To address this issue, adjustments to the significance level are necessary for multiple endpoint comparisons for which various methods have been proposed. In SimTOST, the following approaches are included:
The most common and easiest procedure for multiplicity adjustment to control the FWER is the Bonferroni method. Each hypothesis is tested at level
\[\alpha_{bon}= \alpha/m\]
where \(m\) is the total number of tests. Although simple, this method is highly conservative, particularly when tests are correlated, as it assumes all tests are independent. This conservativeness remains pronounced even for \(k=1\), where only one of the \(m\) hypotheses needs to be rejected. (Mielke et al. 2018)
In the sampleSize()
function, the Bonferroni correction can be applied by setting
adjust = "bon".
The Sidak correction is an alternative method for controlling the FWER. Like the Bonferroni correction, it assumes that tests are independent. However, the Sidak correction accounts for the joint probability of all tests being non-significant, making it mathematically less conservative than the Bonferroni method. The adjusted significance level is calculated as:
\[\alpha_{sid}= 1-(1-\alpha)^ {1/m}\]
The Sidak correction can be implemented by specifying
adjust = "sid" in the sampleSize() function.
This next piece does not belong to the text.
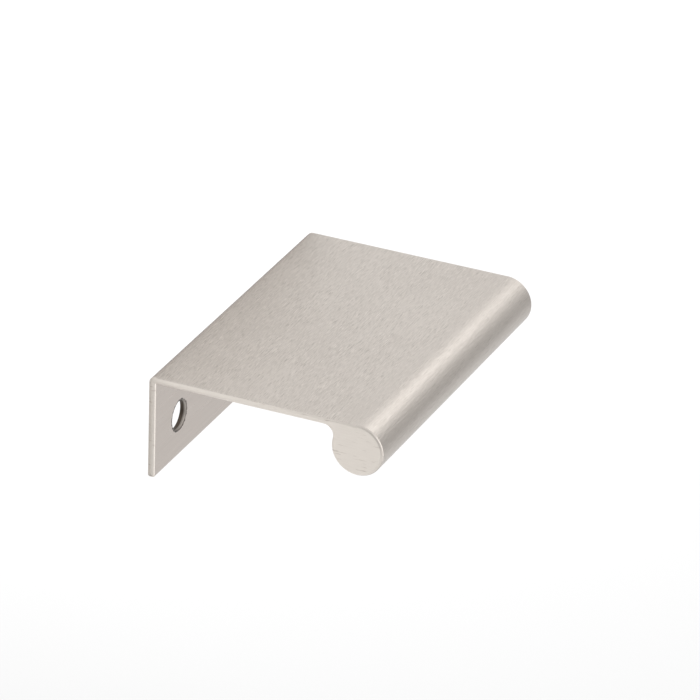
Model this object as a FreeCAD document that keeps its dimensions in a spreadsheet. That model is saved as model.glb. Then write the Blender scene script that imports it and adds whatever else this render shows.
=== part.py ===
import FreeCAD, Part
import math
import os

import Sketcher

# Tab pull for the edge of a door or a drawer front. It is one piece, a length cut
# from an extruded bar: a thin plate reaches forward, a round bead along the front of
# the plate is the grip, and a flange turned down at the back takes two screws.
#
# X runs along the pull, the bead faces -Y and Z is up. The origin is the middle of
# the two screw holes, on the back face of the flange.

# Driving sizes in millimetres: name in the sheet, value, what it measures.
SIZES = [
    ("pull_length", 50.0, "length of bar, end to end"),
    ("pull_depth", 34.0, "back face of the flange to the front of the bead"),
    ("flange_height", 15.0, "top face of the plate to the lower edge of the flange"),
    ("plate_thickness", 1.0, "plate, top face to underside"),
    ("flange_thickness", 1.0, "flange, back face to inner face"),
    ("bead_diameter", 7.4, "round bead along the front, level with the top face"),
    ("bead_hollow_radius", 1.5, "hollow between the underside and the bead"),
    ("back_corner_radius", 1.0, "outer corner between top face and back face"),
    ("flange_edge_radius", 0.3, "both long lower edges of the flange"),
    ("hole_spacing", 35.0, "between the centres of the two screw holes"),
    ("hole_drop", 9.0, "top face of the plate down to the hole centres"),
    ("hole_diameter", 4.3, "clear hole for a 4 mm pan head screw"),
    ("hole_edge_break", 0.2, "chamfer round both rims of each hole"),
    ("end_edge_break", 0.2, "chamfer round the outline of both cut ends"),
]

# Geometry that lies closer than this is taken to touch, in millimetres.
TOUCH = 0.001

# A sketch's own axes, as its constraints number them.
AXIS = {"across": -1, "up": -2}


# A constraint takes a point as a curve's number with 1, 2 or 3 for the curve's
# start, end or centre. A sketch's origin is the start of its own axis.
def start(curve):
    return (curve, 1)


def end(curve):
    return (curve, 2)


def centre(curve):
    return (curve, 3)


ORIGIN = start(AXIS["across"])


def make_sheet(doc):
    sheet = doc.addObject("Spreadsheet::Sheet", "Sizes")
    for row, (alias, value, meaning) in enumerate(SIZES, start=1):
        sheet.set("A%d" % row, alias)
        sheet.set("B%d" % row, str(value))
        sheet.set("C%d" % row, meaning)
        sheet.setAlias("B%d" % row, alias)
    doc.recompute()
    return sheet


def add_sketch(body, name, plane_role):
    plane = next(f for f in body.Origin.OriginFeatures if f.Role == plane_role)
    sketch = body.newObject("Sketcher::SketchObject", name)
    sketch.AttachmentSupport = [(plane, "")]
    sketch.MapMode = "FlatFace"
    return sketch


def add_dimension(sketch, name, constraint, expression):
    sketch.renameConstraint(sketch.addConstraint(constraint), name)
    sketch.setExpression("Constraints." + name, expression)


def point(across, up):
    return FreeCAD.Vector(across, up, 0)


def circle(middle, radius):
    return Part.Circle(middle, FreeCAD.Vector(0, 0, 1), radius)


def arc(middle, radius, start_angle, end_angle):
    return Part.ArcOfCircle(circle(middle, radius), start_angle, end_angle)


# The bar's section, seen from +X: across the sketch is Y and up the sketch is Z.
# It is drawn at its final size first, so that the constraints only hold it there.
def draw_section(body, sheet):
    top = sheet.hole_drop
    underside = top - sheet.plate_thickness
    bottom = top - sheet.flange_height
    inner_face = -sheet.flange_thickness
    corner_radius = sheet.back_corner_radius
    bead_radius = sheet.bead_diameter / 2
    bead_centre = point(bead_radius - sheet.pull_depth, top - bead_radius)

    # The hollow touches the underside and the bead, so its centre is one radius
    # below the first and both radii away from the centre of the second.
    hollow_radius = sheet.bead_hollow_radius
    rise = underside - hollow_radius - bead_centre.y
    reach = math.sqrt((bead_radius + hollow_radius) ** 2 - rise ** 2)
    hollow_centre = bead_centre + point(reach, rise)
    meeting_angle = math.atan2(rise, reach)

    sketch = add_sketch(body, "Section", "YZ_Plane")
    up = math.pi / 2
    turn = 2 * math.pi
    inner_corner = point(inner_face, underside)
    inner_foot = point(inner_face, bottom)
    back_foot = point(0, bottom)
    back_top = point(0, top - corner_radius)
    top_back = point(-corner_radius, top)
    hollow_start = point(hollow_centre.x, underside)

    top_line = sketch.addGeometry(Part.LineSegment(top_back, point(bead_centre.x, top)))
    bead = sketch.addGeometry(arc(bead_centre, bead_radius, up, meeting_angle + turn))
    hollow = sketch.addGeometry(arc(hollow_centre, hollow_radius, up, meeting_angle + turn / 2))
    under_line = sketch.addGeometry(Part.LineSegment(hollow_start, inner_corner))
    inner_line = sketch.addGeometry(Part.LineSegment(inner_corner, inner_foot))
    foot_line = sketch.addGeometry(Part.LineSegment(inner_foot, back_foot))
    back_line = sketch.addGeometry(Part.LineSegment(back_foot, back_top))
    corner_centre = point(-corner_radius, top - corner_radius)
    corner = sketch.addGeometry(arc(corner_centre, corner_radius, 0, up))

    # Smooth joints along the rounded outline, then the square ones of the flange.
    sketch.addConstraint([
        Sketcher.Constraint("Tangent", *end(top_line), *start(bead)),
        Sketcher.Constraint("Tangent", *end(bead), *end(hollow)),
        Sketcher.Constraint("Tangent", *start(hollow), *start(under_line)),
        Sketcher.Constraint("Tangent", *end(back_line), *start(corner)),
        Sketcher.Constraint("Tangent", *end(corner), *start(top_line)),
        Sketcher.Constraint("Coincident", *end(under_line), *start(inner_line)),
        Sketcher.Constraint("Coincident", *end(inner_line), *start(foot_line)),
        Sketcher.Constraint("Coincident", *end(foot_line), *start(back_line)),
        Sketcher.Constraint("Horizontal", top_line),
        Sketcher.Constraint("Horizontal", under_line),
        Sketcher.Constraint("Horizontal", foot_line),
        Sketcher.Constraint("Vertical", inner_line),
        Sketcher.Constraint("Vertical", back_line),
        Sketcher.Constraint("PointOnObject", *start(back_line), AXIS["up"]),
    ])

    def length(name, kind, first, second, distance, expression):
        constraint = Sketcher.Constraint(kind, *first, *second, distance)
        add_dimension(sketch, name, constraint, expression)

    def radius(name, curve, value, expression):
        add_dimension(sketch, name, Sketcher.Constraint("Radius", curve, value), expression)

    length("top_above_holes", "DistanceY", ORIGIN, start(top_line), top, "Sizes.hole_drop")
    length("flange_height", "DistanceY", start(back_line), start(top_line),
           sheet.flange_height, "Sizes.flange_height")
    length("plate_thickness", "DistanceY", end(under_line), start(top_line),
           sheet.plate_thickness, "Sizes.plate_thickness")
    length("flange_thickness", "DistanceX", start(inner_line), ORIGIN,
           sheet.flange_thickness, "Sizes.flange_thickness")
    length("bead_centre_depth", "DistanceX", centre(bead), ORIGIN,
           -bead_centre.x, "Sizes.pull_depth - Sizes.bead_diameter / 2")
    radius("bead_radius", bead, bead_radius, "Sizes.bead_diameter / 2")
    radius("hollow_radius", hollow, hollow_radius, "Sizes.bead_hollow_radius")
    radius("corner_radius", corner, corner_radius, "Sizes.back_corner_radius")
    return sketch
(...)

This correction explicitly accounts for the scenario where equivalence is required for only \(k\) out of \(m\) endpoints. Unlike the Bonferroni and Sidak corrections, which assume that all \(m\) tests contribute equally to the overall Type I error rate, the k-adjustment directly incorporates the number of endpoints (\(k\)) required for equivalence into the adjustment. The adjusted significance level is calculated as:
\[\alpha_k= \frac{k*\alpha}{m}\]
where \(k\) is the number of endpoints required for equivalence, and \(m\) is the total number of endpoints evaluated.
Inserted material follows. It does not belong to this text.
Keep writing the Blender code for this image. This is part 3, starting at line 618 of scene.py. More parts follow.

Hierarchical testing is an approach to multiple endpoint testing where endpoints are tested in a predefined order, typically based on their clinical or regulatory importance. A fallback testing strategy is applied, allowing sequential hypothesis testing. If a hypothesis earlier in the sequence fails to be rejected, testing stops, and subsequent hypotheses are not evaluated. (Chowdhry et al. 2024)
To implement hierarchical testing in simTOST, the user
specifies adjust = "seq" in the sampleSize() function and
defines primary and secondary endpoints using the type_y
vector argument. The significance level (\(\alpha\)) is adjusted separately for each
group of endpoints, ensuring strong control of the Family-Wise Error
Rate (FWER) while maintaining interpretability.
k
secondary endpoints.k
secondary endpoints demonstrate equivalence.An example of hierarchical testing can be found in this vignette.
In certain cases, it may be necessary to compare multiple treatments
simultaneously. This can be achieved by specifying multiple comparators
in the mu_list and sigma_list parameters. The
sampleSize() function can
accommodate multiple treatments, allowing for the evaluation of
equivalence across different products or formulations.
Although trials with multiple arms are common, there is no clear consensus in the literature as to whether statistical corrections should be applied for testing multiple primary hypotheses in such analyses. In SimTOST, no adjustments are made for trials involving more than two treatment arms.